What needs to be done
Reproduce each record exactly.

Records to process
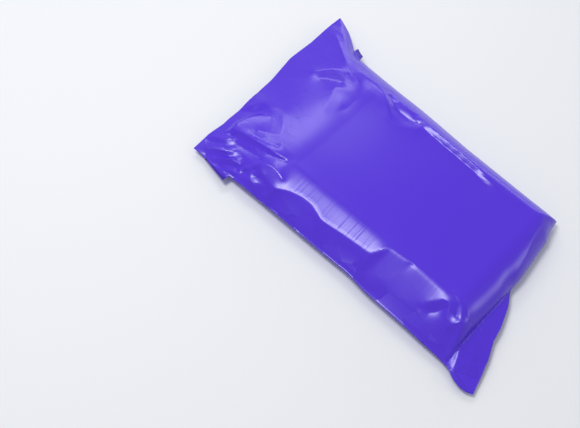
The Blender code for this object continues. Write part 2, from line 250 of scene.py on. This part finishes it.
# The height of the seams and of the two open ends, where the films meet.
def edgeHeight(along, across):
    s = (along + 1) / 3
    t = (across + 1) / 3
    frontMouth, backMouth, frontEnd, backEnd = bag["cornerHeights"]
    atMouth = frontMouth * (1 - t) + backMouth * t
    atEnd = frontEnd * (1 - t) + backEnd * t
    rise = 4 * s * (1 - s) * bag["riseAlongSides"] + 4 * t * (1 - t) * bag["riseAcrossEnds"]
    return atMouth * (1 - s) + atEnd * s + rise


# The lowest of the slopes, with the corners between them rounded off.
def leastShare(shares):
    stack = np.array(shares)
    low = stack.min(axis=0)
    soft = bag["slopeBlend"]
    rounding = soft * (np.exp((low - stack) / soft).sum(axis=0) - 1)
    return np.clip(low - rounding * bag["slopeBlendDepth"], 0, 1)


def shoulder(share, side):
    fullness, foot = bag["shoulders"][side]
    return (1 - (1 - np.clip(share, 0, 1)) ** fullness) ** (1 / foot)


# The front falls gently over the bevel, and steeply from the bevel's corner to the seam.
def frontShare(along, across):
    corner = 1 + bevelCorner(along)
    cornerShare = 1 - bag["bevelFall"] * (1 - corner)
    share = 0
    for nudge in bag["bevelSoftening"]:
        front = np.clip(across + 1 + nudge * np.clip(across + 1, 0, 1), 0, 1)
        bevel = 1 - bag["bevelFall"] * (1 - front)
        share = share + np.where(front > corner, bevel, front / corner * cornerShare)
    return share / len(bag["bevelSoftening"])


# How much of the top's height each place has, from 0 at the edges to 1 on the flat top.
def liftShare(along, across):
    reach = planOf(np.full_like(along, 2.0), across)[0] - bag["topLength"]
    out = planOf(along, across)[0] - bag["topLength"]
    endShare = 1 - out / np.minimum(bag["endReach"], reach)
    flat = np.where(along < 0, along * bag["mouthReach"], along * bag["topLength"])
    mouthShare = (flat + bag["mouthReach"]) / (bag["mouthReach"] + bag["mouthRoll"])
    front = frontShare(along, across)
    mouth = shoulder(mouthShare, "mouth")
    back = shoulder(2 - across, "back")
    end = shoulder(endShare, "end")
    return leastShare((front, front * mouth, back, end))


def smoothLine(points):
    fixed = np.array(points, float)
    padded = np.vstack([2 * fixed[0] - fixed[1], fixed, 2 * fixed[-1] - fixed[-2]])
    line = []
    for a, b, c, d in zip(padded, padded[1:], padded[2:], padded[3:]):
        for step in range(bag["curveSteps"]):
            t = step / bag["curveSteps"]
            bend = (2 * a - 5 * b + 4 * c - d) * t**2 + (3 * b - a - 3 * c + d) * t**3
            line.append((2 * b + (c - a) * t + bend) / 2)
    line.append(fixed[-1])
    return np.array(line)


def rowOf(station, rows):
    row, at = np.array(rows, float).T
    return np.interp(station, at, row)


def stationOf(place, rows):
    row, at = np.array(rows, float).T
    return np.interp(place, row, at)


def creaseSamples():
    samples = []
    for lines in bag["creases"].values():
        for points in lines:
            along, across, height = smoothLine(points).T
            line = np.stack([rowOf(along, bag["rowsAlong"]), rowOf(across, bag["rowsAcross"]),
                             height * bag["creaseLift"] / 1000])
            run = np.concatenate([[0], np.cumsum(np.hypot(*np.diff(line[:2])))])
            at = np.arange(0, run[-1], bag["creaseSampling"])
            samples.append(np.stack([np.interp(at, run, values) for values in line], axis=-1))
    return np.vstack(samples)


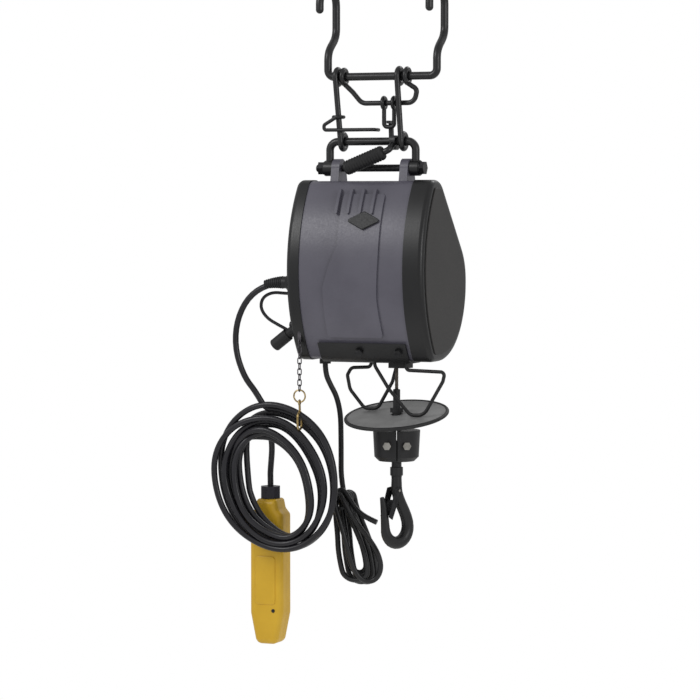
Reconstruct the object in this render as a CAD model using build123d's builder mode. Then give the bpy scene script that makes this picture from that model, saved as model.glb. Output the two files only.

Output of the exercise
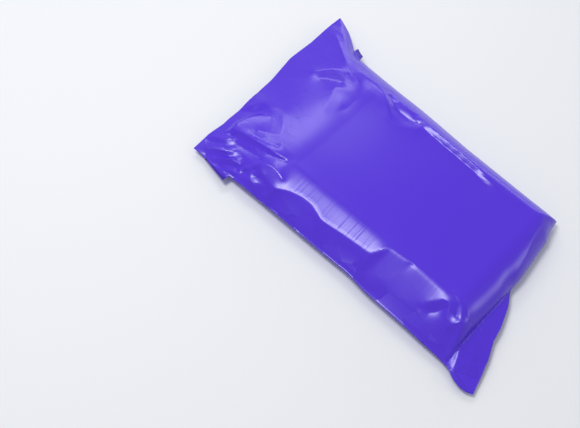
The Blender code for this object continues. Write part 2, from line 250 of scene.py on. This part finishes it.
# The height of the seams and of the two open ends, where the films meet.
def edgeHeight(along, across):
    s = (along + 1) / 3
    t = (across + 1) / 3
    frontMouth, backMouth, frontEnd, backEnd = bag["cornerHeights"]
    atMouth = frontMouth * (1 - t) + backMouth * t
    atEnd = frontEnd * (1 - t) + backEnd * t
    rise = 4 * s * (1 - s) * bag["riseAlongSides"] + 4 * t * (1 - t) * bag["riseAcrossEnds"]
    return atMouth * (1 - s) + atEnd * s + rise


# The lowest of the slopes, with the corners between them rounded off.
def leastShare(shares):
    stack = np.array(shares)
    low = stack.min(axis=0)
    soft = bag["slopeBlend"]
    rounding = soft * (np.exp((low - stack) / soft).sum(axis=0) - 1)
    return np.clip(low - rounding * bag["slopeBlendDepth"], 0, 1)


def shoulder(share, side):
    fullness, foot = bag["shoulders"][side]
    return (1 - (1 - np.clip(share, 0, 1)) ** fullness) ** (1 / foot)


# The front falls gently over the bevel, and steeply from the bevel's corner to the seam.
def frontShare(along, across):
    corner = 1 + bevelCorner(along)
    cornerShare = 1 - bag["bevelFall"] * (1 - corner)
    share = 0
    for nudge in bag["bevelSoftening"]:
        front = np.clip(across + 1 + nudge * np.clip(across + 1, 0, 1), 0, 1)
        bevel = 1 - bag["bevelFall"] * (1 - front)
        share = share + np.where(front > corner, bevel, front / corner * cornerShare)
    return share / len(bag["bevelSoftening"])


# How much of the top's height each place has, from 0 at the edges to 1 on the flat top.
def liftShare(along, across):
    reach = planOf(np.full_like(along, 2.0), across)[0] - bag["topLength"]
    out = planOf(along, across)[0] - bag["topLength"]
    endShare = 1 - out / np.minimum(bag["endReach"], reach)
    flat = np.where(along < 0, along * bag["mouthReach"], along * bag["topLength"])
    mouthShare = (flat + bag["mouthReach"]) / (bag["mouthReach"] + bag["mouthRoll"])
    front = frontShare(along, across)
    mouth = shoulder(mouthShare, "mouth")
    back = shoulder(2 - across, "back")
    end = shoulder(endShare, "end")
    return leastShare((front, front * mouth, back, end))


def smoothLine(points):
    fixed = np.array(points, float)
    padded = np.vstack([2 * fixed[0] - fixed[1], fixed, 2 * fixed[-1] - fixed[-2]])
    line = []
    for a, b, c, d in zip(padded, padded[1:], padded[2:], padded[3:]):
        for step in range(bag["curveSteps"]):
            t = step / bag["curveSteps"]
            bend = (2 * a - 5 * b + 4 * c - d) * t**2 + (3 * b - a - 3 * c + d) * t**3
            line.append((2 * b + (c - a) * t + bend) / 2)
    line.append(fixed[-1])
    return np.array(line)


def rowOf(station, rows):
    row, at = np.array(rows, float).T
    return np.interp(station, at, row)


def stationOf(place, rows):
    row, at = np.array(rows, float).T
    return np.interp(place, row, at)


def creaseSamples():
    samples = []
    for lines in bag["creases"].values():
        for points in lines:
            along, across, height = smoothLine(points).T
            line = np.stack([rowOf(along, bag["rowsAlong"]), rowOf(across, bag["rowsAcross"]),
                             height * bag["creaseLift"] / 1000])
            run = np.concatenate([[0], np.cumsum(np.hypot(*np.diff(line[:2])))])
            at = np.arange(0, run[-1], bag["creaseSampling"])
            samples.append(np.stack([np.interp(at, run, values) for values in line], axis=-1))
    return np.vstack(samples)


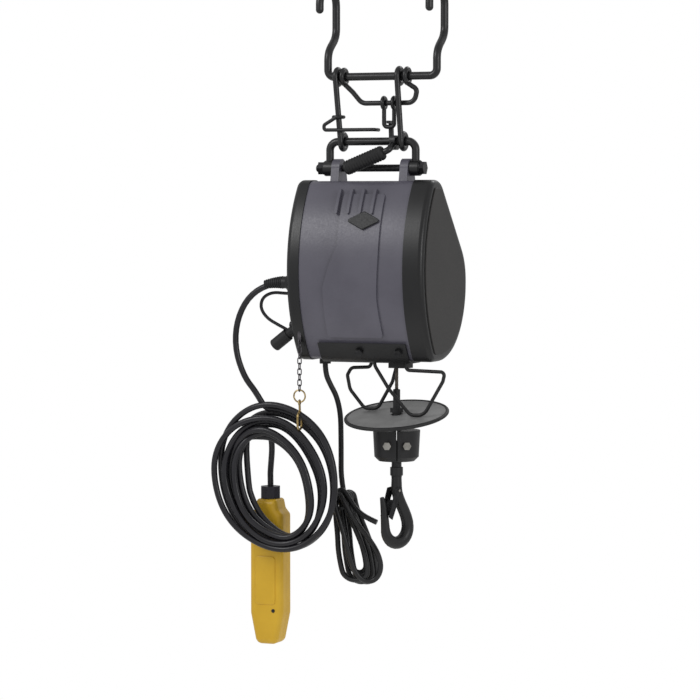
Reconstruct the object in this render as a CAD model using build123d's builder mode. Then give the bpy scene script that makes this picture from that model, saved as model.glb. Output the two files only.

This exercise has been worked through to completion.